>> begin

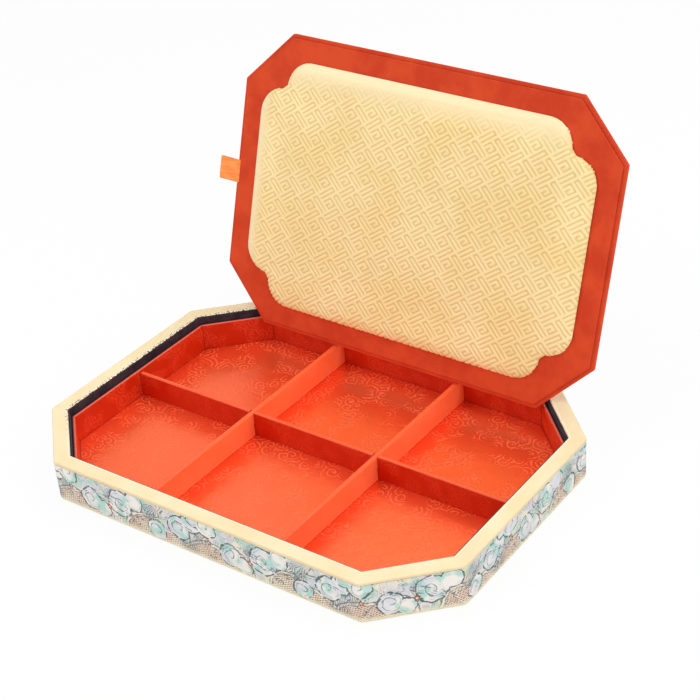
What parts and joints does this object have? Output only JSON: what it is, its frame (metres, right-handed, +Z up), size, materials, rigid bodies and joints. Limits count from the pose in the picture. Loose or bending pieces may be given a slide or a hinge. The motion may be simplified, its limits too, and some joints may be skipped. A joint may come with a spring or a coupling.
{
  "type": "jewelry tray",
  "caption": "Low octagonal jewelry tray with divided compartments, a flat cream rim over printed walls, and a loose padded lid with a ribbon tab that leans open in its recess.",
  "frame": {"origin": "middle of the tray's underside, on the surface it stands on", "axes": "+X along the tray's length to the right, -Y towards its front, +Z up; the lid leans open along the back, and its ribbon tab is on the left"},
  "size_m": [0.3028, 0.2554, 0.2034],
  "materials": {
    "board": "bare grey board",
    "bottom_paper": "matte covering paper",
    "printed_cloth": "printed cotton cloth",
    "cream_cloth": "fine woven cloth",
    "navy_velvet": "short velvet pile",
    "red_damask": "satin with a tone-on-tone weave",
    "red_suede": "suede-like nap",
    "lid_paper": "matte covering paper",
    "cream_brocade": "satin brocade with a key-fret weave",
    "pad_card": "thin card",
    "pad_foam": "soft foam sheet",
    "orange_ribbon": "satin ribbon"
  },
  "bodies": {
    "tray": {"base_board": "board", "bottom_sheet": "bottom_paper", "outer_wall_front": "board", "outer_wall_front_right": "board", "outer_wall_right": "board", "outer_wall_back_right": "board", "outer_wall_back": "board", "outer_wall_back_left": "board", "outer_wall_left": "board", "outer_wall_front_left": "board", "printed_wrap": "printed_cloth", "rim_frame": "cream_cloth", "recess_board_front": "board", "recess_board_front_right": "board", "recess_board_right": "board", "recess_board_back_right": "board", "recess_board_back": "board", "recess_board_back_left": "board", "recess_board_left": "board", "recess_board_front_left": "board", "velvet_band": "navy_velvet", "liner_wall_front": "red_damask", "liner_wall_front_right": "red_damask", "liner_wall_right": "red_damask", "liner_wall_back_right": "red_damask", "liner_wall_back": "red_damask", "liner_wall_back_left": "red_damask", "liner_wall_left": "red_damask", "liner_wall_front_left": "red_damask", "floor_card": "red_damask", "long_divider": "red_damask", "cross_divider_left": "red_damask", "cross_divider_right": "red_damask"},
    "lid": {"lid_board": "red_suede", "lid_facing_board": "red_suede", "lid_back_sheet": "lid_paper", "pad_cover": "cream_brocade", "pad_card": "pad_card", "pad_foam": "pad_foam", "tab_root": "orange_ribbon"},
    "pull_tab": {"pull_tab": "orange_ribbon"}
  },
  "joints": [
    {"name": "lid_tilt", "type": "hinge", "parent": "tray", "child": "lid", "pos_m": [0, 0.08905, 0.02815], "axis": [1, 0, 0], "range_deg": [0, 108.3]},
    {"name": "pull_tab_fold", "type": "hinge", "parent": "lid", "child": "pull_tab", "pos_m": [-0.1386, 0.11631, 0.11294], "axis": [0, -0.314, -0.9494], "range_deg": [0, 90]}
  ],
  "couplings": [
    {"joint": "pull_tab_fold", "follows": "lid_tilt", "ratio": 0.831}
  ]
}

>> end

● Task goal: Copy the data above exactly. Every line must be included.

● Answer to this exercise:
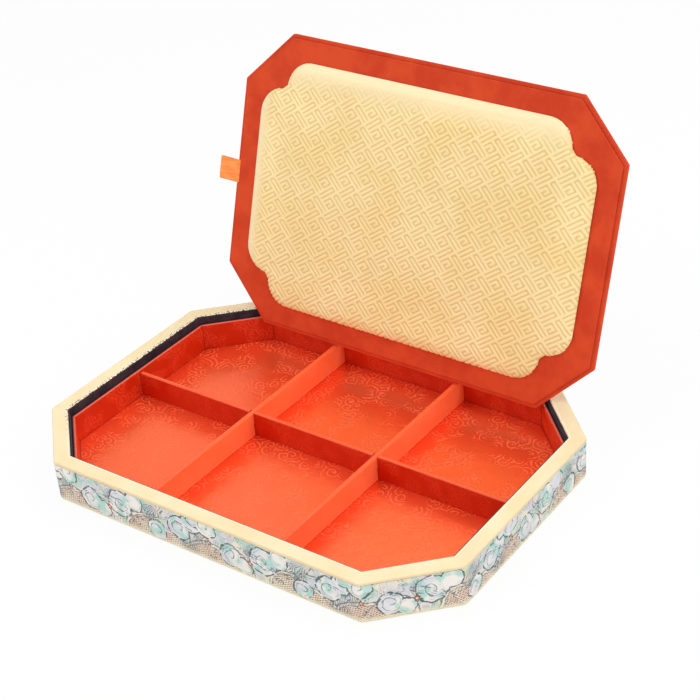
What parts and joints does this object have? Output only JSON: what it is, its frame (metres, right-handed, +Z up), size, materials, rigid bodies and joints. Limits count from the pose in the picture. Loose or bending pieces may be given a slide or a hinge. The motion may be simplified, its limits too, and some joints may be skipped. A joint may come with a spring or a coupling.
{
  "type": "jewelry tray",
  "caption": "Low octagonal jewelry tray with divided compartments, a flat cream rim over printed walls, and a loose padded lid with a ribbon tab that leans open in its recess.",
  "frame": {"origin": "middle of the tray's underside, on the surface it stands on", "axes": "+X along the tray's length to the right, -Y towards its front, +Z up; the lid leans open along the back, and its ribbon tab is on the left"},
  "size_m": [0.3028, 0.2554, 0.2034],
  "materials": {
    "board": "bare grey board",
    "bottom_paper": "matte covering paper",
    "printed_cloth": "printed cotton cloth",
    "cream_cloth": "fine woven cloth",
    "navy_velvet": "short velvet pile",
    "red_damask": "satin with a tone-on-tone weave",
    "red_suede": "suede-like nap",
    "lid_paper": "matte covering paper",
    "cream_brocade": "satin brocade with a key-fret weave",
    "pad_card": "thin card",
    "pad_foam": "soft foam sheet",
    "orange_ribbon": "satin ribbon"
  },
  "bodies": {
    "tray": {"base_board": "board", "bottom_sheet": "bottom_paper", "outer_wall_front": "board", "outer_wall_front_right": "board", "outer_wall_right": "board", "outer_wall_back_right": "board", "outer_wall_back": "board", "outer_wall_back_left": "board", "outer_wall_left": "board", "outer_wall_front_left": "board", "printed_wrap": "printed_cloth", "rim_frame": "cream_cloth", "recess_board_front": "board", "recess_board_front_right": "board", "recess_board_right": "board", "recess_board_back_right": "board", "recess_board_back": "board", "recess_board_back_left": "board", "recess_board_left": "board", "recess_board_front_left": "board", "velvet_band": "navy_velvet", "liner_wall_front": "red_damask", "liner_wall_front_right": "red_damask", "liner_wall_right": "red_damask", "liner_wall_back_right": "red_damask", "liner_wall_back": "red_damask", "liner_wall_back_left": "red_damask", "liner_wall_left": "red_damask", "liner_wall_front_left": "red_damask", "floor_card": "red_damask", "long_divider": "red_damask", "cross_divider_left": "red_damask", "cross_divider_right": "red_damask"},
    "lid": {"lid_board": "red_suede", "lid_facing_board": "red_suede", "lid_back_sheet": "lid_paper", "pad_cover": "cream_brocade", "pad_card": "pad_card", "pad_foam": "pad_foam", "tab_root": "orange_ribbon"},
    "pull_tab": {"pull_tab": "orange_ribbon"}
  },
  "joints": [
    {"name": "lid_tilt", "type": "hinge", "parent": "tray", "child": "lid", "pos_m": [0, 0.08905, 0.02815], "axis": [1, 0, 0], "range_deg": [0, 108.3]},
    {"name": "pull_tab_fold", "type": "hinge", "parent": "lid", "child": "pull_tab", "pos_m": [-0.1386, 0.11631, 0.11294], "axis": [0, -0.314, -0.9494], "range_deg": [0, 90]}
  ],
  "couplings": [
    {"joint": "pull_tab_fold", "follows": "lid_tilt", "ratio": 0.831}
  ]
}